The Adams contacted Faye Braaten, a master carver from Loveland who does custom chainsaw art and goes by the moniker of Chainsaw Mama. She carved out a bald eagle in full flight from the 8-foot tall, 4-foot wide stump earlier this month. Braaten also carved out the word “America” underneath the eagle.
“The tip of the wing of this eagle is 8-feet tall,” Gerry said. “She used every inch of it, and she carved this thing out in two days. It was amazing to watch her do this. She’s definitely an artist. Day 1, she wielded a 24-inch chainsaw the entire day. Day 2, she brought out some smaller chainsaws. Apparently, they’re made just for this kind of work and made to do art with. She got a dremel tool on the face and the eyeballs. It’s amazing the eyes and the details she has on the face. She just worked from the big saw down to the smaller saws down to the dremel tool.”
The finished product cost $700.
“We just sold our old camper for $800 the week before, so we decided to take the money from the camper and have her do this thing,” Gerry said.
Diana said she’s thrilled with the look of the bald eagle.
“I think it’s beautiful, and she just does remarkable work,” Diana said of Braaten. “We just loved that old tree. The house was built in 1897, so we figured the tree was planted about then.”
Gerry and Diana are bird watchers who love their country. Gerry, 61, enlisted in the Marine Corps in 1969 and was awarded a Purple Heart at the age of 19, after being wounded in Vietnam in 1970.
“It’s mostly a tribute to the tree, but in the same breath there were two other issues that made us go with the eagle,” Gerry said. “It’s an opportunity to show our patriotism because we have a lot of military in both families. My wife has four brothers and a sister who served, and my father and my one older brother served, and myself in Vietnam. We have a lot of military in our family. The eagle is an American icon. We’re both bird watchers, and as far as birds go, the bald eagle is the top of the line. It’s the king of all birds as far as we’re concerned.”
Gerry said they initially were going to have a pelican carved out of the stump.
“We thought Windsor probably has enough pelicans. Let’s do something different,” he said. “The artist said, ‘I can do an eagle flying right across your picture window in your front yard.’ We basically killed two birds with one stone. Let’s show some patriotism and honor the bald eagle who we adore.”
The Adams have received numerous compliments on the carving.

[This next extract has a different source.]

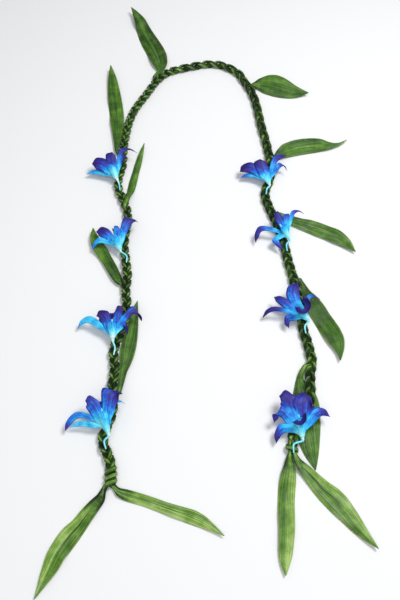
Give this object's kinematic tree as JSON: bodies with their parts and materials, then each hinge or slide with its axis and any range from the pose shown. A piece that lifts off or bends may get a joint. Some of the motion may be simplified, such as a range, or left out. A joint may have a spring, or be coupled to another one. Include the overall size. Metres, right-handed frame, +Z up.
{
  "type": "ti leaf orchid lei",
  "caption": "Open lei of plaited ti leaves with leaf tips and blue orchids along it, laid flat in a long U with trailing leaf ends.",
  "frame": {"origin": "middle of the footprint, on the surface that the lei lies on", "axes": "+Z up, +Y along the U towards its closed end, so that the left side of the U is at -X"},
  "size_m": [0.3474, 0.8204, 0.0367],
  "materials": {
    "ti_leaf": "satin",
    "orchid_petal": "satin",
    "orchid_lip": "satin"
  },
  "bodies": {
    "root": {"leaf_left_1": "ti_leaf", "leaf_left_2": "ti_leaf", "leaf_left_3": "ti_leaf", "leaf_left_4": "ti_leaf", "leaf_left_5": "ti_leaf", "leaf_right_1": "ti_leaf", "leaf_right_2": "ti_leaf", "leaf_right_3": "ti_leaf", "leaf_right_4": "ti_leaf", "leaf_right_5": "ti_leaf", "leaf_tail_left_inner": "ti_leaf", "leaf_tail_left_outer": "ti_leaf", "leaf_tail_right_inner": "ti_leaf", "leaf_tail_right_outer": "ti_leaf", "leaf_tie_right": "ti_leaf", "orchid_left_1": "orchid_petal", "orchid_left_1_lip": "orchid_lip", "orchid_left_2": "orchid_petal", "orchid_left_2_lip": "orchid_lip", "orchid_left_3": "orchid_petal", "orchid_left_3_lip": "orchid_lip", "orchid_left_4": "orchid_petal", "orchid_left_4_lip": "orchid_lip", "orchid_right_1": "orchid_petal", "orchid_right_1_lip": "orchid_lip", "orchid_right_2": "orchid_petal", "orchid_right_2_lip": "orchid_lip", "orchid_right_3": "orchid_petal", "orchid_right_3_lip": "orchid_lip", "orchid_right_4": "orchid_petal", "orchid_right_4_lip": "orchid_lip"}
  },
  "joints": []
}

“It’s just been amazing. People are stopping by,” Gerry said. “I’ve had some people knocking on the door. People are just amazed. I guess the word I hear most often is, ‘Awesome.’ Everybody loves it. A 10-year-old boy walked down the street the other day and I hear this kid go, ‘Whoaaa!’ I looked out and he said, ‘Did you do that? That’s awesome.’ He was screaming at the top of his lungs.”
Peg Bryant, who lives two doors down from the Adams, said the carved tree looks beautiful.
“I’m not a rah-rah person, but I just think the message is great,” Bryant said. “It broke both of their hearts to cut that tree down, but it had to come down. Gerry and Diana decided to do sort of do a tribute to the tree.”